CRTs are the only ones capable of displaying 240p as 240p. Most HDTVs somehow think they'd be getting a 480i signal and mess up the picture by applying de-interlacing filters and other such nonsens. They are good for anything 480p and up though.
If you live in Europe, it's no question what to buy for retro gaming: A 4:3 CRT with RGB-SCART socket.
If you're in the US it's kinda hard to say whether a CRT via S-Video or an LCD with RGB-SCART to HDMI converter would be the better option.
gamegenie
04-11-2009, 01:07 PM
Even though I have all my consoles on my 30" HDTV, even it being a CRT it is still not fully compatible with my Sega accessories.

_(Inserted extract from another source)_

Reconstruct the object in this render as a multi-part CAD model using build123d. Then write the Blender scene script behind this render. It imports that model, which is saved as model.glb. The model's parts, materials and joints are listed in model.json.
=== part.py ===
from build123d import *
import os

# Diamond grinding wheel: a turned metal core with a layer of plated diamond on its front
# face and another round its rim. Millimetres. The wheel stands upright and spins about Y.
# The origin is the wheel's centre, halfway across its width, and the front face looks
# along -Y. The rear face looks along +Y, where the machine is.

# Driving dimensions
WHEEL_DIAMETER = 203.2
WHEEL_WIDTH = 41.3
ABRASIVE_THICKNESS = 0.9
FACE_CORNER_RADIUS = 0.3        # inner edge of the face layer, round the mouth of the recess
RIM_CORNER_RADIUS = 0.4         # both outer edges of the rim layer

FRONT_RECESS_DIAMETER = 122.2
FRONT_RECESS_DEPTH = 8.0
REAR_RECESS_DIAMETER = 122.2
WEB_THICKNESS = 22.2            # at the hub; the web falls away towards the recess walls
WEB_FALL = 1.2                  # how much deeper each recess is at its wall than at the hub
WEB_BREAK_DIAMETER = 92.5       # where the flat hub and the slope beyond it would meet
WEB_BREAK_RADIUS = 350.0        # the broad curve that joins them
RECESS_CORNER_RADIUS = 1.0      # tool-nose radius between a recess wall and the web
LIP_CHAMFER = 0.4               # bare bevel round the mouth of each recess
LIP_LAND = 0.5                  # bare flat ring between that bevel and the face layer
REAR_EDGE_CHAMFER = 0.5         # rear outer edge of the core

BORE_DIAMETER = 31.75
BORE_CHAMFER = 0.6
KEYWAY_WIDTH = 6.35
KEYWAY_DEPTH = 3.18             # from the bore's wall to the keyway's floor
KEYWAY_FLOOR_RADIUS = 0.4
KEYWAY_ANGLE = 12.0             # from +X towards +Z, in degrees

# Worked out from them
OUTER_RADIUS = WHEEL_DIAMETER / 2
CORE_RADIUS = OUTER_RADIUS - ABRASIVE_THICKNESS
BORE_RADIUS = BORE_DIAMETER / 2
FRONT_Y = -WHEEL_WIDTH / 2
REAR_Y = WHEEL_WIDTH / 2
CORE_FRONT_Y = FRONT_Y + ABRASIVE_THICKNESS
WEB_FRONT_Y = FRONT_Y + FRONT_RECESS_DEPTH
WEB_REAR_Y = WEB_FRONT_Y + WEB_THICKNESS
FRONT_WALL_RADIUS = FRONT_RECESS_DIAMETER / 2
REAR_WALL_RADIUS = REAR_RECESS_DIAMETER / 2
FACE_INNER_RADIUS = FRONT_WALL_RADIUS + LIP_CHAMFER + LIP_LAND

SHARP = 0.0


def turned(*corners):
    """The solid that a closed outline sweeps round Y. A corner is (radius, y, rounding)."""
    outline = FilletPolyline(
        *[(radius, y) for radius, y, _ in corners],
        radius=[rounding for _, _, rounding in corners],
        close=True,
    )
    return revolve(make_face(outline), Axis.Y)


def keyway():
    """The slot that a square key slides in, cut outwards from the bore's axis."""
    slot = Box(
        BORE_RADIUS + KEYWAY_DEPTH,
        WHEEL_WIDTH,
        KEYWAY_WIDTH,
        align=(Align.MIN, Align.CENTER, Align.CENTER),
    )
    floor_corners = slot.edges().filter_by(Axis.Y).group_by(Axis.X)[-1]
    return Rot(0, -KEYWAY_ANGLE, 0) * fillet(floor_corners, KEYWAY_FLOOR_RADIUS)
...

My Sega Menacer doesn't work at all on it. My guess its that whole up converting it does to any 480i picture it receives and converts it to 480p out.
I do have a extra 27" SDTV on hand to test with.
mick_aka
04-11-2009, 02:07 PM
I would guess gamegenie that your TV runs in 100Hz, also making it incompatible with the menacer or indeed any light guns....
Christuserloeser
04-11-2009, 02:39 PM
I've tested three 4:3 CRT based HDTVs with Mega Drive via a custom made RGB-SCART cable (which doesn't output an additional composite signal, but RGB only). The Philips looked absolutely terrible and disabling all filters didn't help the slightest bit, the Grundig looked kinda okay I guess with colors that looked more like S-Video than RGB. The Samsung looked pretty good actually, but none of them came close to my 80s Nokia TV.

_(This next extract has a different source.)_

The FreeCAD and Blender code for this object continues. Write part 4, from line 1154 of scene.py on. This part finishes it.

And yeah: any CRTs with 100Hz do indeed cause a similar mess as to what modern HDTVs do.
- The best CRTs are the simple ones without digital picture enhancements.
Devil N
04-11-2009, 03:18 PM
Incorrect. The signal sent to the TV IS 240p, not 480i. The TV interlaces only when a half a horizontal line difference is introduced to the vertical sync signal. So an interlaced signal generates 262.5 H lines per field, while a console in non-interlaced mode generates 262 H lines per field. That extra .5 H is critical for interlacing as it actually laces the lines of the next field between the lines of the previous field. Without the half line, the next field is drawn directly over top the previous field. These are NTSC figures, of course. PAL has more lines at a slower field rate.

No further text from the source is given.